-- START OF PROVIDED RECORDS --

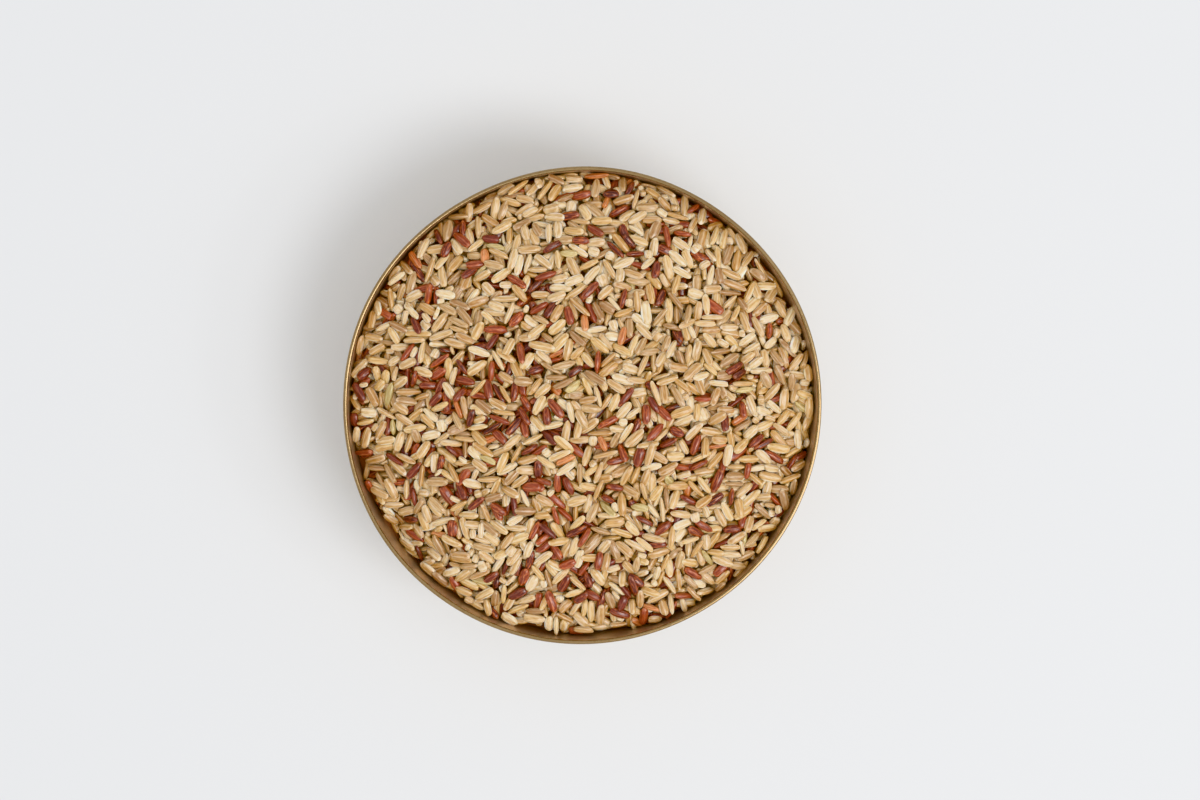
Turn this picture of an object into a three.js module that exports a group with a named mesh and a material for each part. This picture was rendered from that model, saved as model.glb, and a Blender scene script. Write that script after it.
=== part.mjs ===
// A plain brass bowl with a gentle heap of semi-polished rice in it.
//
// Millimetres, +Z up. The origin is the centre of the bowl's flat base, on the surface it stands on.
// The group holds two solids: the bowl, a thin shell turned about Z, and the rice, one solid out to
// its uneven outline, which follows the inside of the bowl with a small gap.

import * as THREE from "three";

const { degToRad, lerp, smoothstep } = THREE.MathUtils;

// ---- Driving dimensions ----------------------------------------------------------------------------

const LIP_RADIUS = 70; // outer radius of the lip
const BOWL_HEIGHT = 50; // standing surface to the top of the lip
const BASE_RADIUS = 34; // flat part that the bowl stands on
const WALL = 1; // thickness of the brass
const LIP_WIDTH = 1.2; // the lip is a little thicker than the wall
const LIP_DEPTH = 3; // how far below its top the lip tapers into the wall
const LIP_ROUNDING = 0.5; // radius of the lip's two edges
const WALL_FLARE = degToRad(3.5); // lean of the wall just under the lip
const SHOULDER_REACH = 27; // how far the flat base leads the round shoulder outwards
const WALL_REACH = 30; // how far the upright wall leads the shoulder down

// A bowl finished by hand isn't quite round: each wave of its outline has a height and a direction.
const OUT_OF_ROUND = [
  { waves: 2, height: 0.07, towards: degToRad(38) },
  { waves: 4, height: 0.06, towards: degToRad(74) },
  { waves: 5, height: 0.1, towards: degToRad(11) },
  { waves: 6, height: 0.09, towards: degToRad(28) },
];

const RICE_GAP = 0.3; // between the rice and the brass
const RICE_EDGE_DROP = 6; // top of the lip down to the rice along the wall
const RICE_RISE = 12; // rice along the wall up to the middle of the heap
const HEAP_POWER = 2.2; // 2 is a parabola, more is a flatter middle with steeper sides

// The heap dips towards the wall in one place and is a little higher there in another.
const DIPS = [
  { towards: degToRad(-142), halfWidth: degToRad(11), depth: 4.5 },
  { towards: degToRad(-65), halfWidth: degToRad(35), depth: -1.4 },
];
const DIP_START = 0.75; // share of the radius where a dip begins

const MOUND_SIZE = 24; // spacing of the broad, low mounds that pouring leaves
const MOUND_HEIGHT = 0.7;
const LUMP_SIZE = 6; // spacing of the lumps that clusters of grains make
const LUMP_HEIGHT = 0.9;

// ---- Fineness --------------------------------------------------------------------------------------

const BOWL_SECTORS = 96;
const WALL_STEPS = 9; // along the curved wall, outside and inside
const LIP_EDGE_STEPS = 3; // along each of the lip's rounded edges
const HEAP_RINGS = 22; // from the middle of the heap to its edge
const RING_CORNERS = 6; // each ring of the heap has this many vertices more than the one inside it
const RICE_WALL_STEPS = 6; // down the side of the rice

// ---- The bowl --------------------------------------------------------------------------------------

// The outside of the wall, from the edge of the base to the underside of the lip's rounding.
const wallTop = new THREE.Vector2(LIP_RADIUS, BOWL_HEIGHT - LIP_ROUNDING);
const wallCurve = new THREE.CubicBezierCurve(
  new THREE.Vector2(BASE_RADIUS, 0),
  new THREE.Vector2(BASE_RADIUS + SHOULDER_REACH, 0),
  new THREE.Vector2(
    wallTop.x - WALL_REACH * Math.sin(WALL_FLARE),
    wallTop.y - WALL_REACH * Math.cos(WALL_FLARE),
  ),
  wallTop,
);

// The brass's thickness at height z: the wall, growing to the lip's width just under the top.
function thicknessAt(z) {
  const intoLip = smoothstep(z, BOWL_HEIGHT - LIP_DEPTH, BOWL_HEIGHT);
  return lerp(WALL, LIP_WIDTH, intoLip);
}

// The point inside the bowl across from wallCurve's point at t, clear of the brass by a gap.
function insidePoint(t, gap = 0) {
  const outside = wallCurve.getPoint(t);
  const along = wallCurve.getTangent(t);
  const inwards = new THREE.Vector2(-along.y, along.x);
  return outside.addScaledVector(inwards, thicknessAt(outside.y) + gap);
}

// Evenly spaced shares from 0 to 1, both included.
function shares(steps) {
  return Array.from({ length: steps + 1 }, (_, i) => i / steps);
}

// One rounded edge of the lip: a quarter turn, without its first point.
function lipEdge(centreRadius, startAngle) {
  const centre = new THREE.Vector2(centreRadius, BOWL_HEIGHT - LIP_ROUNDING);
  return shares(LIP_EDGE_STEPS).slice(1).map((share) => {
    const angle = startAngle + share * (Math.PI / 2);
    const spoke = new THREE.Vector2(Math.cos(angle), Math.sin(angle));
    return centre.clone().addScaledVector(spoke, LIP_ROUNDING);
  });
}

function bowlProfile() {
  const lipInside = insidePoint(1).x;
  return [
    new THREE.Vector2(0, 0),
    ...wallCurve.getPoints(WALL_STEPS),
    ...lipEdge(LIP_RADIUS - LIP_ROUNDING, 0),
    new THREE.Vector2(lipInside + LIP_ROUNDING, BOWL_HEIGHT),
    ...lipEdge(lipInside + LIP_ROUNDING, Math.PI / 2),
    ...shares(WALL_STEPS).reverse().slice(1).map((t) => insidePoint(t)),
    new THREE.Vector2(0, WALL),
  ];
}

// Pushes every vertex in or out by the bowl's lack of roundness, which fades out at the base.
function pushOutOfRound(geometry) {
  const position = geometry.getAttribute("position");
  for (let i = 0; i < position.count; i += 1) {
    const [x, y, z] = [position.getX(i), position.getY(i), position.getZ(i)];
    const angle = Math.atan2(y, x);
    const waves = OUT_OF_ROUND.map((w) => w.height * Math.cos(w.waves * (angle - w.towards)));
    const push = waves.reduce((sum, wave) => sum + wave, 0);
    const scale = 1 + (push * z) / (BOWL_HEIGHT * LIP_RADIUS);
    position.setXY(i, x * scale, y * scale);
  }
  geometry.computeVertexNormals();
  return geometry;
}

function bowlGeometry() {
  const turned = new THREE.LatheGeometry(bowlProfile(), BOWL_SECTORS).rotateX(Math.PI / 2);
  return pushOutOfRound(turned);
}

// ---- The heap of rice ------------------------------------------------------------------------------

const nominalEdge = BOWL_HEIGHT - RICE_EDGE_DROP;
const heapRadius = insidePoint(parameterAtHeight(nominalEdge), RICE_GAP).x;

// Where on wallCurve, from 0 to 1, the inside of the bowl passes height z.
function parameterAtHeight(z) {
  let [low, high] = [0, 1];
  for (let halving = 0; halving < 30; halving += 1) {
    const middle = (low + high) / 2;
    if (insidePoint(middle, RICE_GAP).y < z) low = middle;
    else high = middle;
  }
  return low;
}

// A repeatable value from -1 to 1 for each corner of a square lattice.
function latticeValue(column, row, seed) {
  const mixed = Math.sin(column * 127.1 + row * 311.7 + seed * 74.7) * 43758.5453;
  return 2 * (mixed - Math.floor(mixed)) - 1;
}

// Smooth bumps from -1 to 1, one for each lattice cell of the given size.
function bumps(x, y, size, seed) {
  const [column, row] = [Math.floor(x / size), Math.floor(y / size)];
  const across = smoothstep(x / size - column, 0, 1);
  const along = smoothstep(y / size - row, 0, 1);
  const [near, far] = [row, row + 1].map((line) =>
    lerp(latticeValue(column, line, seed), latticeValue(column + 1, line, seed), across),
  );
  return lerp(near, far, along);
}

function dipAt(share, angle) {
  const depths = DIPS.map(({ towards, halfWidth, depth }) => {
    const aside = Math.atan2(Math.sin(angle - towards), Math.cos(angle - towards));
    return depth * Math.exp(-((aside / halfWidth) ** 2));
  });
  return smoothstep(share, DIP_START, 1) * depths.reduce((sum, depth) => sum + depth, 0);
}

// Height of the heap's surface, share being 0 in its middle and 1 at the wall.
function surfaceHeight(share, angle) {
  const [x, y] = [share * heapRadius * Math.cos(angle), share * heapRadius * Math.sin(angle)];
  const dome = nominalEdge + RICE_RISE * (1 - share ** HEAP_POWER);
  const mounds = MOUND_HEIGHT * bumps(x, y, MOUND_SIZE, 1);
  const lumps = LUMP_HEIGHT * bumps(x, y, LUMP_SIZE, 2);
  return dome + mounds + lumps - dipAt(share, angle);
}

// The rice's outline at one angle: a point for each row, from the middle of the top, out to the wall,
// down along it and back to the middle of the underside.
function riceOutline(angle) {
  const edgeParameter = parameterAtHeight(surfaceHeight(1, angle));
  const edgeRadius = insidePoint(edgeParameter, RICE_GAP).x;
  const top = shares(HEAP_RINGS).map(
    (share) => new THREE.Vector2(share * edgeRadius, surfaceHeight(share, angle)),
  );
  const side = shares(RICE_WALL_STEPS).reverse().slice(1).map((share) =>
    insidePoint(share * edgeParameter, RICE_GAP),
  );
  return [...top, ...side, new THREE.Vector2(0, WALL + RICE_GAP)];
}

// How many vertices each row of the rice has: one in the middle, then a few more on every ring of
// the top, so that its triangles are all about alike.
function rowCounts() {
  const top = Array.from({ length: HEAP_RINGS + 1 }, (_, ring) => Math.max(1, ring * RING_CORNERS));
  const side = Array(RICE_WALL_STEPS).fill(HEAP_RINGS * RING_CORNERS);
  return [...top, ...side, 1];
}

// Triangles between two neighbouring rows, which start at the same angle and run the same way.
function stitch(inner, outer) {
  const triangles = [];
  let [i, o] = [0, 0];
  const innerEnd = inner.count > 1 ? inner.count : 0;
  const outerEnd = outer.count > 1 ? outer.count : 0;
  while (i < innerEnd || o < outerEnd) {
    const outerFirst = (o + 1) / outer.count <= (i + 1) / inner.count;
    const stepOut = o < outerEnd && (i >= innerEnd || outerFirst);
    const corners = [inner.start + (i % inner.count), outer.start + (o % outer.count)];
    if (stepOut) o += 1;
    else i += 1;
    const next = stepOut ? outer.start + (o % outer.count) : inner.start + (i % inner.count);
    triangles.push(...corners, next);
  }
  return triangles;
}

function riceGeometry() {
  const vertices = [];
  const rows = rowCounts().map((count, row) => {
    const start = vertices.length / 3;
    for (let i = 0; i < count; i += 1) {
      const angle = (i / count) * 2 * Math.PI;
      const point = riceOutline(angle)[row];
      vertices.push(point.x * Math.cos(angle), point.x * Math.sin(angle), point.y);
    }
    return { start, count };
  });
  const geometry = new THREE.BufferGeometry();
  geometry.setAttribute("position", new THREE.Float32BufferAttribute(vertices, 3));
  geometry.setIndex(rows.slice(1).flatMap((row, i) => stitch(rows[i], row)));
  return pushOutOfRound(geometry);
}

// ---- The object ------------------------------------------------------------------------------------

const brass = new THREE.MeshStandardMaterial({ color: 0xb89a5e, metalness: 1, roughness: 0.4 });
const rice = new THREE.MeshStandardMaterial({ color: 0xcaa372, metalness: 0, roughness: 0.55 });

const bowlOfRice = new THREE.Group();

const bowl = new THREE.Mesh(bowlGeometry(), brass);
bowl.name = "bowl";
bowlOfRice.add(bowl);

const heap = new THREE.Mesh(riceGeometry(), rice);
heap.name = "rice_heap";
bowlOfRice.add(heap);

export default bowlOfRice;
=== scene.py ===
"""A plain brass bowl with a low heap of semi-polished rice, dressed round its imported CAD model.

The rice is laid grain by grain: each one comes to rest on those already there, tipped as they hold
it. Lengths are in millimetres until a mesh is made, which is in metres.
"""

import math
from collections import namedtuple
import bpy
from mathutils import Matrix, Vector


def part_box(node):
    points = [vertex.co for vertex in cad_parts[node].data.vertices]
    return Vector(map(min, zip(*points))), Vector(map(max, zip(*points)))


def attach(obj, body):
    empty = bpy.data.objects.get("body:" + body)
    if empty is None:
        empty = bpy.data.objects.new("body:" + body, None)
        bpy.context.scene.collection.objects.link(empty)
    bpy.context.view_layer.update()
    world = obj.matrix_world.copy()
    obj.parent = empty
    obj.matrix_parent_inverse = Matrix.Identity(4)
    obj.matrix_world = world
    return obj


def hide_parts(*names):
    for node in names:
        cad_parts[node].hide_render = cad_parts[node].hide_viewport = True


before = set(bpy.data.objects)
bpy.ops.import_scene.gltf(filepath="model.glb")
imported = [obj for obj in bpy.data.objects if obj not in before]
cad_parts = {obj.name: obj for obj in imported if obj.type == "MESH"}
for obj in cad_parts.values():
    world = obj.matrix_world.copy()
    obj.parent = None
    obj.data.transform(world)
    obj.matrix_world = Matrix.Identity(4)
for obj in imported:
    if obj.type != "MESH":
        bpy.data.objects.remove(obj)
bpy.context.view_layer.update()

from types import SimpleNamespace

import bpy
import numpy as np
from mathutils import Matrix, Vector
from mathutils.bvhtree import BVHTree

MM = 0.001  # metres in a millimetre
TURN = 2 * math.pi

# ---- Sizes, in millimetres -------------------------------------------------------------------------

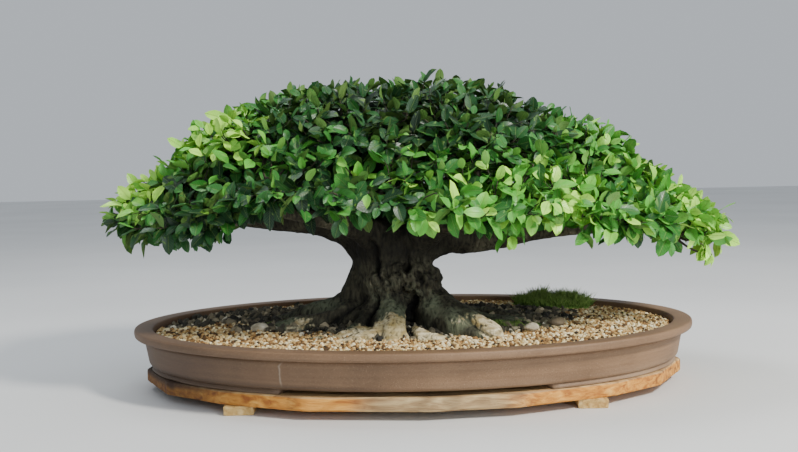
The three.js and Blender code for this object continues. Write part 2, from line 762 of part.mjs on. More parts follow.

-- END OF PROVIDED RECORDS --

_EXERCISE REQUIREMENTS_.
Go through the data and gather every line that holds "before".

_FINISHED EXERCISE_.
before = set(bpy.data.objects)
imported = [obj for obj in bpy.data.objects if obj not in before]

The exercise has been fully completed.